W imprezie wzięły udział 14-osobowe drużyny ze wszystkich dziewięciu miejskich przedszkoli. Na Halę Energia wprowadzili je znani bełchatowscy sportowcy. Niczym na prawdziwych igrzyskach nie zabrakło także olimpijskiego znicza i medali dla zawodników.
Mali sportowcy rywalizowali drużynowo w kilku zręcznościowych konkurencjach. Pięciolatkowie mierzyli się w kolorowych krążkach, bystrym oku, kangurkach i ekologicznych zakupach. Na starszych czekały natomiast zabawa z kamyka na kamyk, sprawne rączki, slalom z teczką oraz na kładce.
- Cieszę się, że po dwóch latach przerwy spowodowanej epidemią koronawirusa możemy ponownie spotykać się i wspólnie świętować. Bo igrzyska są wielkim sportowym świętem, zarówno dla przedszkolaków, jak i dla nas, kibiców. Dzieci wspaniale rywalizują, ale przede wszystkim doskonale się przy tym bawią - mówi wiceprezydent Bełchatowa Łukasz Politański.
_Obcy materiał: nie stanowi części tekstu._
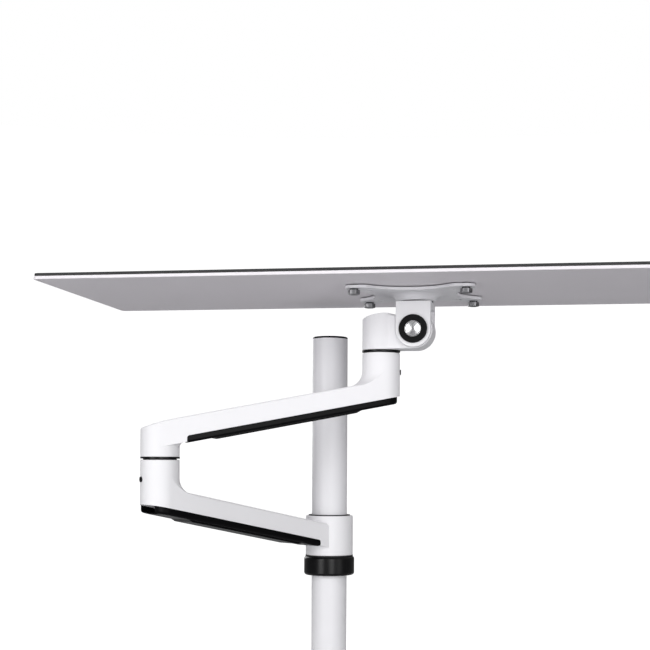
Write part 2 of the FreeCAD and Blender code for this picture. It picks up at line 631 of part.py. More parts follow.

W igrzyskach zwyciężyli wszyscy zawodnicy, a każde przedszkole otrzymało nagrodę za wybitne osiągnięcia - przedszkole nr 1 za szybkość, przedszkole nr 2 za wytrwałość, przedszkole nr 3 za skoczność, przedszkole nr 4 za uczciwość, przedszkole nr 5 za zwinność, przedszkole nr 6 za zręczność, przedszkole nr 7 za dokładność, przedszkole nr 8 za bystrość, przedszkole nr 9 za spryt.